Hoteliers hoping for a Christmas miracle
Hoteliers in Bristol are hoping for a Christmas miracle after their businesses were left out in the cold in the recent Autumn Statement.
Members of the Bristol Hoteliers Association (BHA) are particularly concerned about the Chancellor’s announcement that the National Living Wage is to be increased by almost 10% from next April, putting further financial pressure on their businesses.
BHA Chair Raphael Herzog said the extension of the business rates relief scheme is cold comfort in the face of the increased wage costs and the continuing high prices for energy, food and drink.
He said: “The fact that the Chancellor chose to freeze alcohol duty is one less cost for us to take on but it’s only a temporary reprieve, until August next year.
“We need longer-term support if our businesses are to be sustainable.
“Industry bodies have, for some time, been calling for reductions in VAT and employer contributions to National Insurance.

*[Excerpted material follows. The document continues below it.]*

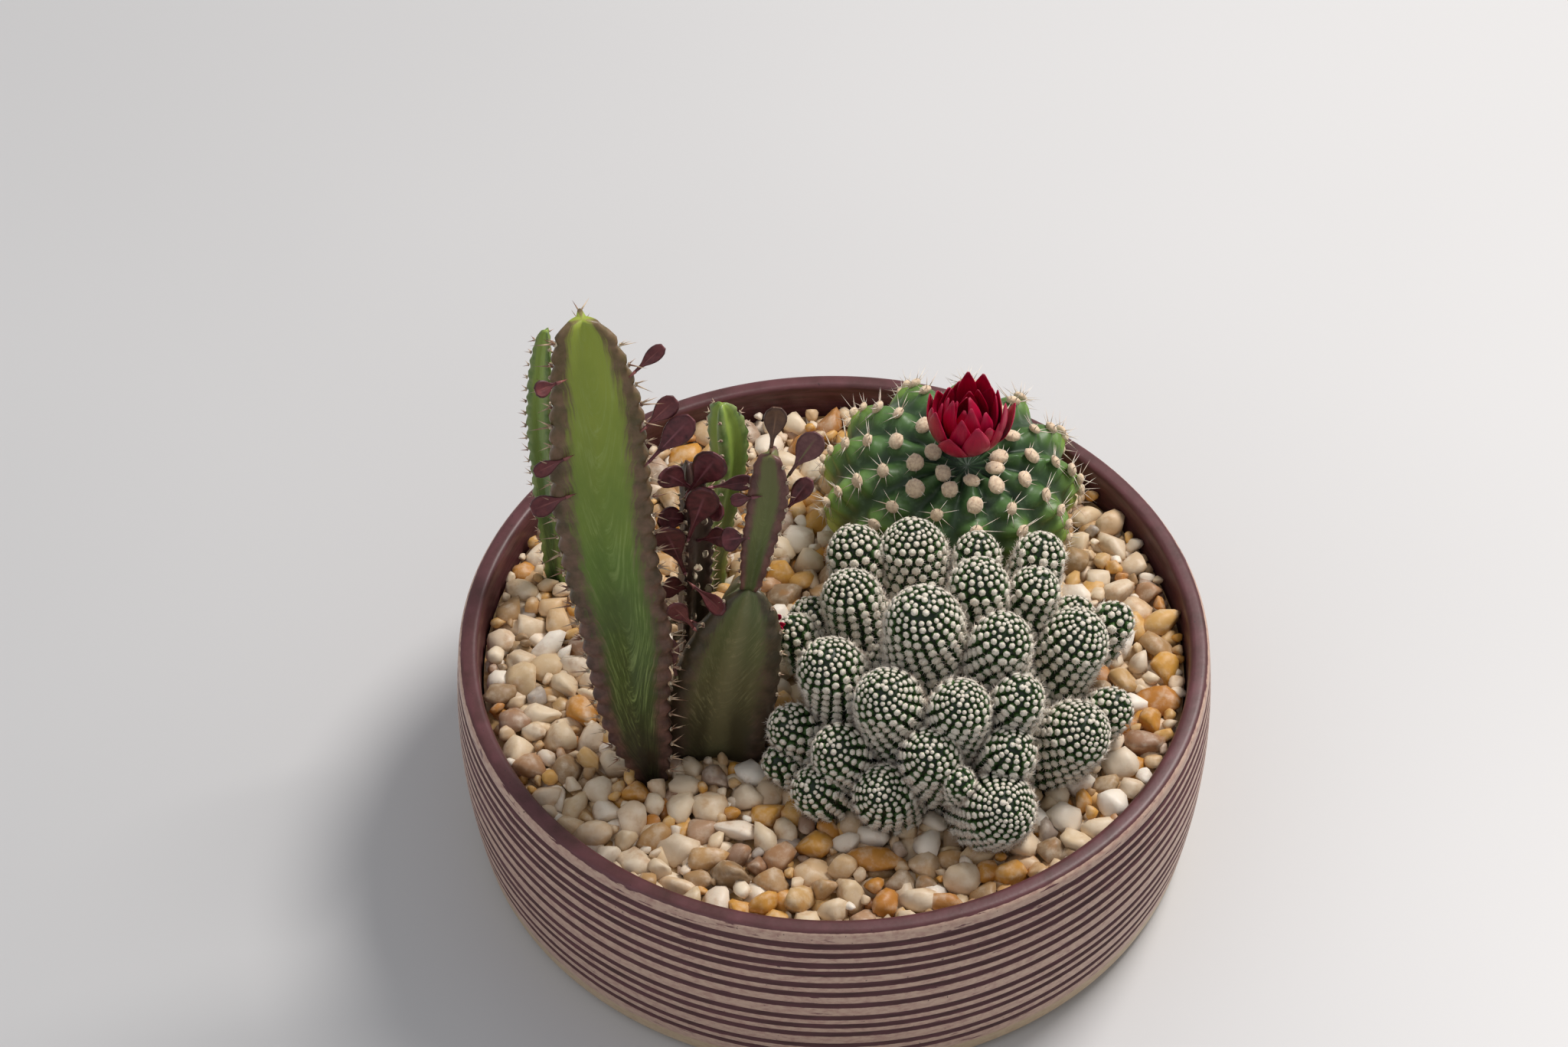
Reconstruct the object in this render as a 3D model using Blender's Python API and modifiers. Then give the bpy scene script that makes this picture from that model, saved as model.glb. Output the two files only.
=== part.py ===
"""Planted round bowl: a turned glazed bowl, its soil and gravel, and three succulents.

A clustering round cactus made of many heads, a low ribbed ball cactus in flower, and a leafy
three-angled euphorbia. Metres, +Z up, origin at the centre of the bowl's foot, front at -Y.
"""

import math

import bmesh
import bpy
from mathutils import Vector

MM = 0.001
COLLECTION = "planted_cactus_bowl"
CUTTERS = "planted_cactus_bowl_cutters"

# Bowl: outer wall, rim, turned grooves and foot.
BOWL_HEIGHT = 62.0
BOWL_SEGMENTS = 60
WALL_TOP_RADIUS = 99.5
WALL_SLOPE = 0.134
WALL_BARREL = 0.002684
GROOVE_DEPTHS = (4.6, 7.9, 11.7, 14.8, 19.3, 23.1, 27.7, 33.0, 36.9, 40.8, 46.2, 50.1)
GROOVE_HALF_WIDTH = 1.0
GROOVE_CUT = 0.7
LIP_ROUND = 2.1
INNER_RADIUS = 94.4
INNER_FOOT_RADIUS = 84.0
FLOOR_TOP = 6.0
INNER_CORNER_HEIGHT = 16.0
FOOT_RING_INNER = 78.0
FOOT_RECESS = 1.8

# Fill: soil up to the gravel, gravel up to just below the rim.
FIT_GAP = 0.4
SOIL_TOP = 46.7
GRAVEL_BOTTOM = 47.0
GRAVEL_TOP = 55.0
GRAVEL_CROWN = 0.6
PLANT_FOOT = 47.0
SOCKET_GAP = 0.5
SOCKET_REACH = 3.0

# Clustering cactus: one hidden core and the heads that grow out of it, as (x, y, z, radius).
CORE_CENTRE = (28.0, -24.0, 46.0)
CORE_HALF_SIZE = (34.0, 31.0, 39.0)
CORE_SEGMENTS = 24
CORE_RINGS = 14
HEAD_FOCUS = (28.0, -22.0, 0.0)
HEAD_DOME = 1.22
HEAD_NARROWING = 0.013
HEAD_SEGMENTS = 12
HEAD_RINGS = 10
CORE_GAP = 0.8
ROOT_CLEARANCE = 0.6
HEADS = (
    (6.0, 7.0, 85.0, 6.4),
    (21.0, 7.0, 85.0, 7.8),
    (37.5, 5.0, 87.0, 4.8),
    (37.0, -14.0, 95.0, 6.4),
    (54.0, 5.0, 85.5, 5.4),
    (51.5, -11.0, 90.0, 5.2),
    (4.5, -11.5, 88.0, 6.6),
    (22.5, -26.0, 93.5, 9.0),
    (42.0, -31.5, 93.5, 6.4),
    (61.5, -19.0, 78.5, 7.8),
    (73.0, -8.0, 74.5, 4.2),
    (-10.0, -16.0, 79.5, 4.4),
    (-1.0, -31.5, 82.5, 7.6),
    (13.0, -44.0, 85.0, 7.5),
    (31.0, -48.0, 86.5, 6.6),
    (46.0, -45.0, 87.0, 5.1),
    (61.0, -42.0, 69.0, 7.8),
    (-11.0, -38.0, 68.0, 5.4),
    (1.0, -49.0, 71.5, 6.3),
    (23.5, -56.0, 77.5, 6.3),
    (43.5, -54.0, 76.5, 5.5),
    (12.0, -58.0, 65.0, 6.7),
    (40.5, -63.5, 66.0, 8.3),
    (30.6, -62.0, 75.0, 3.0),
    (-5.0, -54.0, 62.5, 5.4),
    (-14.5, -43.0, 60.5, 3.6),
    (-5.0, -2.0, 68.0, 6.0),
    (71.0, -31.0, 66.0, 4.8),
    (63.0, 0.0, 66.0, 5.5),
)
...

“While the measures around business rates and alcohol duty announced in the Autumn Statement are very welcome, there don’t go anywhere near far enough to giving hospitality businesses the support they need.

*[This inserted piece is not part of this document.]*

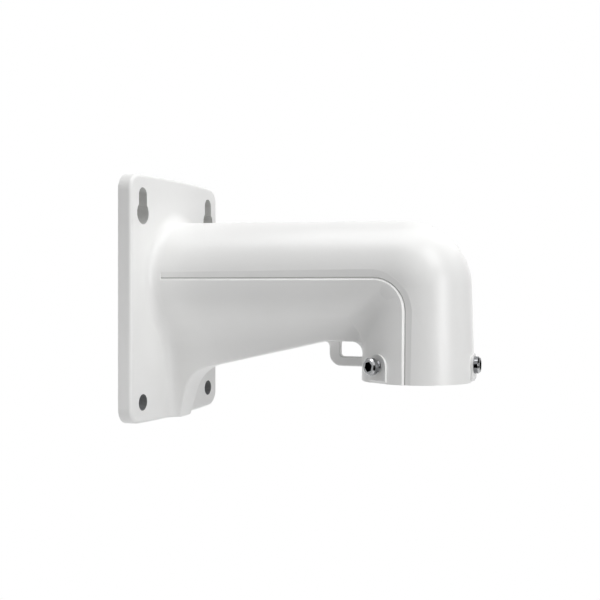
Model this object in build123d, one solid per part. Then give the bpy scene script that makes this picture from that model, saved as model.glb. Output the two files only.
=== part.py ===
# Camera wall bracket: a cast arm with a wall plate, and three lock screws at its open end.
# Millimetres. The wall is the plane X = 0, +X points out from the wall and +Z points up.
# The origin is the middle of the plate's back face.
from build123d import *
from math import atan2, cos, degrees, radians, sin, tan
import os

# Wall plate
plate_width = 140.0
plate_height = 185.0
plate_crown = 2.0
plate_thickness = 11.0
plate_corner_radius = 12.0
plate_edge_radius = 2.5
plate_skin = 4.5
plate_rim = 5.0
rib_thickness = 3.0

# Holes in the plate
hole_spread = 107.0
round_hole_height = -76.0
round_hole_diameter = 12.0
keyhole_height = 63.0
keyhole_diameter = 16.6
keyslot_width = 11.6
keyslot_rise = 13.0
hole_wall = 8.0

# Tube of the arm and elbow, with the height of its axis and the elbow's distance from the wall
arm_root_radius = 43.5
arm_root_height = 15.0
tube_radius = 38.2
elbow_reach = 203.9
elbow_height = 17.9
bend_radius = 10.0
side_bend_radius = 22.0
rim_radius = 40.0
rim_height = -57.7
wall = 4.5
elbow_wall = 7.2
socket_radius = 33.0
socket_depth = 30.0
root_fillet = 8.5
crotch_fillet = 8.0
side_crease_fillet = 20.0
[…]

“While we will just have to try to absorb the cost of the living wage increase as much as we can, as we are reluctant to increase what we charge our customers, but some price rises are likely in order for us to be able to make ends meet.
“The rise in living wage is higher than was forecast in March, and effectively blows out of the water any ‘benefit’ to our businesses through the extension of business rates relief.

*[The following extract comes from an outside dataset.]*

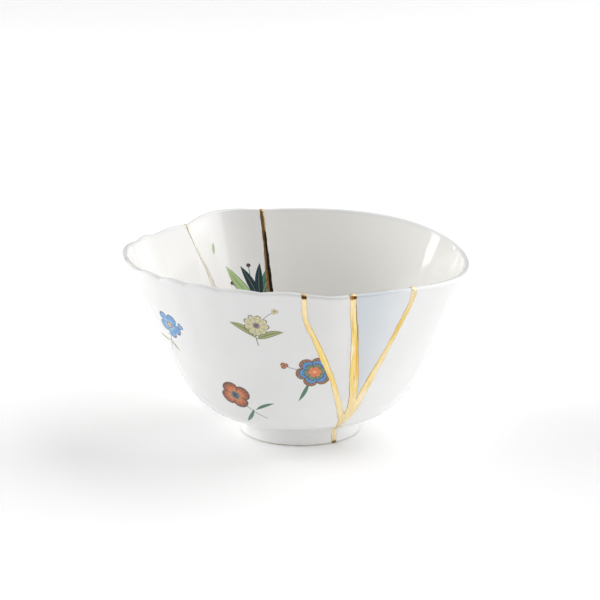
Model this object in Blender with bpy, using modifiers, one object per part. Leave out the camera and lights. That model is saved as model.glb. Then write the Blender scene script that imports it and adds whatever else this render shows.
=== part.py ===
# Kintsugi bowl: a porcelain salad bowl with an uneven rim, broken into five pieces and joined again with gold.
# Metres, +Z up. The bowl stands on its foot ring at height zero, its bounding box centred on the origin.
# Seen from the front (-Y), the large piece with the scalloped rim is on the left.
import math

import bmesh
import bpy
import numpy as np

# The turned form
RIM_RADIUS = 0.091
RIM_HEIGHT = 0.0997
WALL = 0.003
FLOOR_THICKNESS = 0.0045
FLOOR_RADIUS = 0.025
UNDERSIDE_HEIGHT = 0.010
HEEL_REACH = 0.040
FLANK_REACH = 0.070
RIM_SLOPE = 21.0

# The foot ring
FOOT_RADIUS = 0.0325
FOOT_WIDTH = 0.0048
FOOT_FILLET = 0.0042
FOOT_BEVEL = 0.0008

# The uneven rim: dips, flare, notch and lobe, with azimuths in degrees from +X
RIGHT_DIP = 0.0070
RIGHT_DIP_AZIMUTH = -6.0
LEFT_DIP = 0.0022
FRONT_DIP = 0.0008
LEFT_FLARE = 0.0044
NOTCH_DEPTH = 0.0072
NOTCH_AZIMUTH = 143.0
NOTCH_HALF_WIDTH = 32.0
LOBE_REACH = 0.0040
LOBE_RISE = 0.0015
SCALLOP_REACH = 0.0006
SCALLOP_RISE = 0.0011
WEDGE_REACH = 0.0012
WEDGE_DIP = 0.0008
RIGHT_WEDGE_DIP = 0.0010
LOBE_SPAN = (105.0, 139.0)
SCALLOP_CUSPS = (139.0, 156.5, 165.5, 187.0, 203.0, 218.0, 230.0, 243.0, 257.0, 271.0)
WEDGE_SPAN = (271.0, 287.5)
RIGHT_WEDGE_SPAN = (276.0, 303.0)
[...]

“People are still generally being cautious with their money, so if you look at Christmas party bookings, for example, they are currently at a similar level to last year, but nowhere near where they were in 2019.
“We want people to come to us for their festive events, but we’ve had to raise prices for a party at a restaurant or a hotel because the costs to the venues have gone up again, it’s a vicious circle that, without further Government support, is going to take miracle to break out of.
“While any reprieve from increasing costs is going to help, we need long-term support and solutions, not quick-fixes.
“A reduction in VAT is the most effective way the Government can ease the tax burden for the hospitality sector and give businesses which are struggling the most a better chance of being able to keep going.
“The reduced rates of VAT that were introduced during the pandemic were a huge help and if something like that was to be introduced again, even if for a temporary period, it would be a significant show of support and vote of confidence in our sector.”